In the end, a mixed jury found Chauvin guilty on all counts. A moment of justice? Maybe. A moment of relief? Yes. But no healing.
So what remains?
“It was like someone had thrown a match into an already flammable country,” says Nasir. “Everyone was at home, locked in, angry - and suddenly there was this video. Everyone saw it. No one could look away.”
And so George Floyd became not just a victim, but a turning point. His name now stands alongside Trayvon Martin, Breonna Taylor, Eric Garner. But his death changed more. All around the world, countries began to take a new look at their police, their history, their violence. It was a global cry for justice.
Five years after the murder of George Floyd, much has happened. And yet much remains. In truth - it has gotten worse. Because while the world was shouting “Black Lives Matter” in the summer of 2020, the echo has since become quieter. Reform laws failed. Federal agencies like the Department of Justice ended reform agreements initiated under the new Trump administration. And right-wing voices are now even calling for a pardon for Derek Chauvin - as if the truth of back then were only a mistake of today. With the return of Donald Trump to the White House in January 2025, a new phase of political darkening has begun - an era of selective truth, calculated humiliation, systematic disenfranchisement. The world asks itself in astonishment - or in horror - how a country that once saw itself as a moral beacon could again hand the keys to power to a man like Trump. A man who does not see people as equal, but as usable. A man who, within four months, has made the United States into a country that flees instead of offering refuge. A place where facts no longer count if they do not fit the ideological grid.
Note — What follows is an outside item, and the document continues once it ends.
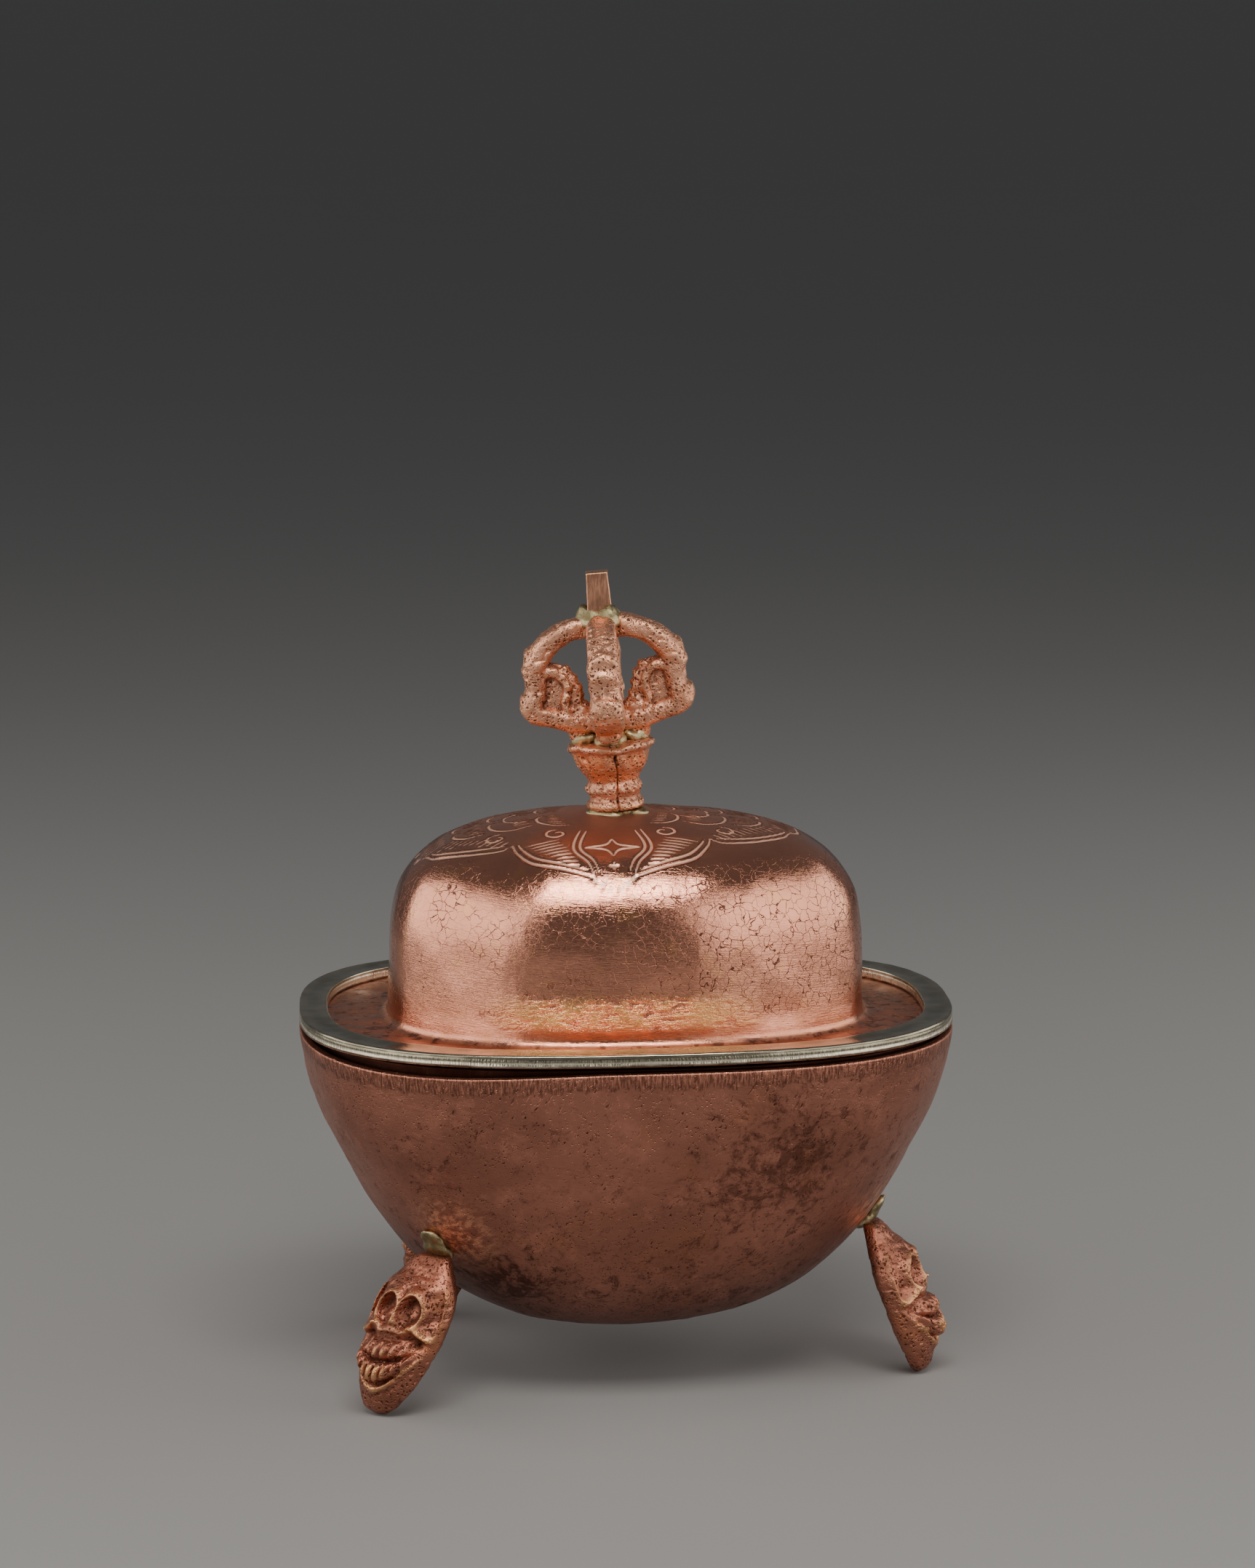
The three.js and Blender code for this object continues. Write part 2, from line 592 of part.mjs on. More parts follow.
// The square bar up the crown's middle, whose tapered tip stands out of the top
function centralProng() {
  const start = SOCKET_HEIGHT + SEAT_GAP;
  const tip = CROWN_TOP + STUB_LENGTH;
  const square = (width, height) => ringOf(4, (angle) => {
    const reach = width / Math.SQRT2;
    const turned = angle + Math.PI / 4;
    return new THREE.Vector3(reach * Math.cos(turned), reach * Math.sin(turned), height);
  });
  const middle = mix(start, CROWN_TOP, 0.5);
  return loft([square(BAR_WIDTH, start), square(BAR_WIDTH, middle), square(BAR_CROWN_WIDTH, CROWN_TOP),
    square(BAR_TIP_WIDTH, tip)]);
}

// Routes in a prong's upright plane, as shares of the crown's radius and of its height above the prong's root
const ARCH_ROUTE_SHARES = [[0.27, 0.925], [0.43, 0.89], [0.62, 0.8], [0.78, 0.67], [0.885, 0.52], [0.9, 0.37],
  [0.915, 0.22], [0.85, 0.12], [0.68, 0.078], [0.48, 0.073], [0.32, 0.073]];
const TONGUE_ROUTE_SHARES = [[0.3, 0.1], [0.36, 0.2], [0.45, 0.32], [0.54, 0.43], [0.62, 0.51], [0.72, 0.53],
  [0.79, 0.46], [0.8, 0.37]];
const WEB_OUTLINE_SHARES = [[0.34, 0.1], [0.46, 0.3], [0.6, 0.47], [0.88, 0.5], [0.86, 0.2], [0.66, 0.09]];
const CREST_SHARES = [0.14, 0.28, 0.42, 0.56];

function crownPlace([outShare, riseShare]) {
  return new THREE.Vector2(outShare * CROWN_RADIUS, PRONG_ROOT + riseShare * CROWN_HEIGHT);
}

// The arch leaves the bar level at the crown and comes back to it level at the root
function archRoute() {
  const crown = new THREE.Vector2(BAR_CROWN_WIDTH / 2 + SEAT_GAP, CROWN_TOP - PRONG_THICKNESS / 2);
  const root = new THREE.Vector2(BAR_WIDTH / 2 + SEAT_GAP, PRONG_ROOT + PRONG_THICKNESS / 2);
  return [crown, ...ARCH_ROUTE_SHARES.map(crownPlace), root];
}

// Carries an oval section along a route in the XZ plane; sizes gives its half width and half thickness
function sweptBar(route, stations, sides, sizes) {
  const curve = new THREE.SplineCurve(route);
  const rings = [];
  for (let station = 0; station <= stations; station += 1) {
    const share = station / stations;
    const centre = curve.getPointAt(share);
    const along = curve.getTangentAt(share);
    const { halfWidth, halfThickness } = sizes(share, centre);
    rings.push(ringOf(sides, (angle) => {
      const turned = angle + Math.PI / sides;
      const side = Math.sign(Math.cos(turned)) * Math.abs(Math.cos(turned)) ** 0.7 * halfWidth;
      const lift = Math.sign(Math.sin(turned)) * Math.abs(Math.sin(turned)) ** 0.7 * halfThickness;
      return new THREE.Vector3(centre.x - along.y * lift, side, centre.y + along.x * lift);
    }));
  }
  return loft(rings);
}

// Near the bar a prong narrows, so that it clears its neighbours in the corners
function prongHalfWidth(out, width) {
  return Math.min(width / 2, out - SEAT_GAP);
}

function prongArch() {
  return sweptBar(archRoute(), PRONG_STATIONS, PRONG_SIDES, (share, centre) => {
    const knuckles = 0.16 * bump(share, 0.46, 0.05) + 0.2 * bump(share, 0.66, 0.05) - 0.12 * bump(share, 0.56, 0.03);
    const taper = 0.8 + 0.2 * clampShare(share * 4);
    const rootSwell = 0.1 * clampShare(share * 5 - 4);
    return {
      halfWidth: prongHalfWidth(centre.x, PRONG_WIDTH * (taper + knuckles / 2 + rootSwell)),
      halfThickness: (PRONG_THICKNESS / 2) * (taper + knuckles),
    };
  });
}

function prongTongue() {
  return sweptBar(TONGUE_ROUTE_SHARES.map(crownPlace), TONGUE_STATIONS, TONGUE_SIDES, (share, centre) => {
    const swell = 0.75 + 0.35 * Math.sin(Math.PI * share);
    return {
      halfWidth: prongHalfWidth(centre.x, TONGUE_WIDTH * swell),
      halfThickness: (TONGUE_THICKNESS / 2) * swell,
    };
  });
}

function prongWeb() {
  const outline = new THREE.Shape(WEB_OUTLINE_SHARES.map(crownPlace));
  const web = new THREE.ExtrudeGeometry(outline, { depth: WEB_THICKNESS, bevelEnabled: false });
  web.translate(0, 0, -WEB_THICKNESS / 2);
  return web.rotateX(Math.PI / 2);
}

// The jagged crest along the tongue's inner side
function prongCrest() {
  const curve = new THREE.SplineCurve(TONGUE_ROUTE_SHARES.map(crownPlace));
  return CREST_SHARES.map((share) => {
    const centre = curve.getPointAt(share);
    const along = curve.getTangentAt(share);
    const spike = new THREE.ConeGeometry(CREST_WIDTH / 2, TONGUE_THICKNESS / 2 + CREST_LENGTH, 5);
    spike.translate(0, (TONGUE_THICKNESS / 2 + CREST_LENGTH) / 2, 0);
    const outward = new THREE.Vector3(-along.y, 0, along.x);
    spike.applyQuaternion(new THREE.Quaternion().setFromUnitVectors(new THREE.Vector3(0, 1, 0), outward));
    return spike.translate(centre.x, 0, centre.y);
  });
}

// One cast prong: the arch with its knuckles, and the curling tongue and crest inside it
function crownProng() {
  let solid = solidOf(prongArch());
  for (const piece of [prongTongue(), prongWeb(), ...prongCrest()]) {
    solid = solid.add(solidOf(piece));
  }
  return geometryOf(solid);
}

// A pad of solder between the socket's top and a prong's root
function rootSolder() {
  const start = BAR_WIDTH / 2 + SEAT_GAP;
  const middle = start + ROOT_SOLDER_LENGTH / 2;
  const base = SOCKET_HEIGHT + SEAT_GAP;
  const rings = [0, 0.5, 1].map((riseShare) => ringOf(RING_SEGMENTS / 2, (angle) => {
    const swell = 1 - 0.3 * riseShare ** 2;
    const x = middle + (ROOT_SOLDER_LENGTH / 2) * swell * Math.cos(angle);
    const halfWidth = prongHalfWidth(x, ROOT_SOLDER_WIDTH) * swell;
    return new THREE.Vector3(x, halfWidth * Math.sin(angle), base + riseShare * ROOT_SOLDER_HEIGHT);
  }));
  return loft(rings);
}

function squareReach(halfWidth, angle) {
  return halfWidth / Math.max(Math.abs(Math.cos(angle)), Math.abs(Math.sin(angle)));
}

// A ring between an inner and an outer outline, each given as a reach for an angle, with a domed top
function ringPad(innerReach, outerReach, base, edgeHeight, crownHeight) {
  const at = (angle, reach, height) => new THREE.Vector3(reach * Math.cos(angle), reach * Math.sin(angle), height);
  const between = (angle, share) => mix(innerReach(angle), outerReach(angle), share);
  const section = [[0, 0], [1, 0], [1, edgeHeight], [0.6, mix(edgeHeight, crownHeight, 0.7)], [0, crownHeight]];
  const rings = section.map(([share, rise]) => ringOf(RING_SEGMENTS, (angle) => (
    at(angle, between(angle, share), base + rise)
  )));
  return loft(rings, true);
}

function crownSolder() {
  const wave = (angle) => 1 + 0.3 * Math.cos(3 * angle + 1) + 0.15 * Math.cos(5 * angle);
  const inner = (angle) => squareReach(BAR_CROWN_WIDTH / 2 + SEAT_GAP, angle);
  return ringPad(
    inner,
    (angle) => inner(angle) + CROWN_SOLDER_WIDTH * wave(angle),
    CROWN_TOP + SEAT_GAP,
    CROWN_SOLDER_EDGE,
    CROWN_SOLDER_HEIGHT,
  );
}

function baseSolder() {
  const wave = (angle) => 1 + 0.03 * Math.cos(4 * angle + 1) + 0.02 * Math.cos(7 * angle);
  const inner = SOCKET_FOOT_RADIUS + SOCKET_PETAL_WAVE / 2 + SEAT_GAP;
  return ringPad(
    () => inner,
    (angle) => (inner + BASE_SOLDER_WIDTH) * wave(angle),
    DOME_TOP + SEAT_GAP,
    BASE_SOLDER_HEIGHT / 3,
    BASE_SOLDER_HEIGHT,
  );
}

// The finial leans over its foot: it stands on the dome's crown, clear of it at the foot's lower edge
function makeFinial() {
  const finial = new THREE.Group();
  const lift = SOCKET_FOOT_RADIUS * Math.sin(radians(FINIAL_LEAN));
  finial.position.set(-FINIAL_OFFSET, 0, DOME_TOP + SEAT_GAP + lift);
  finial.rotation.set(0, -radians(FINIAL_LEAN), radians(FINIAL_TURN), 'YZX');
  addPiece(finial, 'finial_socket', finialSocket(), CAST_COPPER);
  addPiece(finial, 'finial_central_prong', centralProng(), CAST_COPPER);
  addPiece(finial, 'crown_solder', crownSolder(), BRASS_SOLDER);
  PRONG_NAMES.forEach((name, index) => {
    const turn = (index / PRONG_COUNT) * 2 * Math.PI;
    addPiece(finial, `prong_${name}`, crownProng(), CAST_COPPER).rotation.z = turn;
    addPiece(finial, `prong_solder_${name}`, rootSolder(), BRASS_SOLDER).rotation.z = turn;
  });
  return finial;
}

const bowl = new THREE.Group();
addPiece(bowl, 'bowl_shell', bowlShell(), BOWL_COPPER);
for (const foot of FEET) {
  addPiece(bowl, `foot_${foot.name}`, maskFoot(foot), CAST_COPPER);
  addPiece(bowl, `foot_solder_${foot.name}`, footSolder(foot), BRASS_SOLDER);
}

const lid = new THREE.Group();
addPiece(lid, 'lid_dome', lidDome(), LID_COPPER);
addPiece(lid, 'lid_rim_band', lidRimBand(), WHITE_METAL);
addPiece(lid, 'lid_collar', lidCollar(), LID_COPPER);
addPiece(lid, 'finial_base_solder', baseSolder(), BRASS_SOLDER).position.x = -FINIAL_OFFSET;
lid.add(makeFinial());

const group = new THREE.Group();
group.add(bowl, lid);

export default group;
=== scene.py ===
"""Looks of a covered ritual bowl: beaten copper bowl on three cast mask feet, raised and engraved lid with
a white metal band, and a cast thunderbolt crown for its handle. Shapes are worked out in millimetres and
laid in metres."""

import json
import math

import bpy
import numpy as np
from mathutils import Matrix, Vector

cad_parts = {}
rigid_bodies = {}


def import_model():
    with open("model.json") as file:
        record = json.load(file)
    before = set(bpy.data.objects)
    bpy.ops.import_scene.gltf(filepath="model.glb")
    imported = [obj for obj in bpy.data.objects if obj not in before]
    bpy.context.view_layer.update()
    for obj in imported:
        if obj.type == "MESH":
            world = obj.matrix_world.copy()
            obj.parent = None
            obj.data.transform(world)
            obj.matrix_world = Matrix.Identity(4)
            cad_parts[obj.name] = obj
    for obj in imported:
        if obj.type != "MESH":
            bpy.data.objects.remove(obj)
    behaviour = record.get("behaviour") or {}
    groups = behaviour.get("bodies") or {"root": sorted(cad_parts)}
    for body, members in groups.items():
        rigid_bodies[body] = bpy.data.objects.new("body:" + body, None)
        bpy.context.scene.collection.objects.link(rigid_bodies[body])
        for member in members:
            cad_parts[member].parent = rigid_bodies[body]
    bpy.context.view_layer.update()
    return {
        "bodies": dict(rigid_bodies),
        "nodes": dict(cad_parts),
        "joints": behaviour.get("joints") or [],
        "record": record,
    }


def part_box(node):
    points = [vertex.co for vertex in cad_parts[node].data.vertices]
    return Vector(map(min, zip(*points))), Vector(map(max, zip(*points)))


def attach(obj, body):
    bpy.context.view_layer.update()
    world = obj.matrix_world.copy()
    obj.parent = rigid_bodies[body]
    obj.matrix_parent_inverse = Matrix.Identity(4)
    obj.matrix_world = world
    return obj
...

Especially revealing was his recent appearance with South African President Cyril Ramaphosa. In a bizarre moment of political tastelessness, Trump tried to gain international attention with a new lie - he claimed that a “genocide of white farmers” was taking place in South Africa - and supported this claim with photos of murdered people that in reality came from the Democratic Republic of the Congo. This crude manipulation was not a misunderstanding, but a deliberate strategy - a staging to fuel global “White Power” movements, to normalize right-wing hate, to make racist narratives socially acceptable again. The numbers clearly refute him - in 2024, over 26,000 people were murdered in South Africa - twelve of them were white farmers. The main victims of the violence are young, poor, Black men. But Trump ignores this reality - because it cannot be instrumentalized.
Ramaphosa himself met this grotesque provocation with a dignity that stood in sharp contrast to Trump’s hyped self-dramatization. The South African president remained objective, calm, statesmanlike - and reminded that dignity and truth still count, even when they are not in power. Trump’s behavior, on the other hand, was nothing but an attempt to misuse international tensions for domestic political purposes - on the back of the truth, on the backs of the dead.
What is revealed here is not an exception, but a system. A system that does not lie by accident, but because it understands the lie as a tool. A system that spreads racist fairy tales in order to distort reality and to use fear as an instrument of rule. The question that remains is no longer - How could it come to this? But - How many truths still have to be sacrificed before the world realizes that Trump does not represent America - but its most dangerous distortion?
But Floyds echo lives on. In every demonstration. In every camera that remains focused on police violence. In every person who says - I’ve had enough. I want to breathe.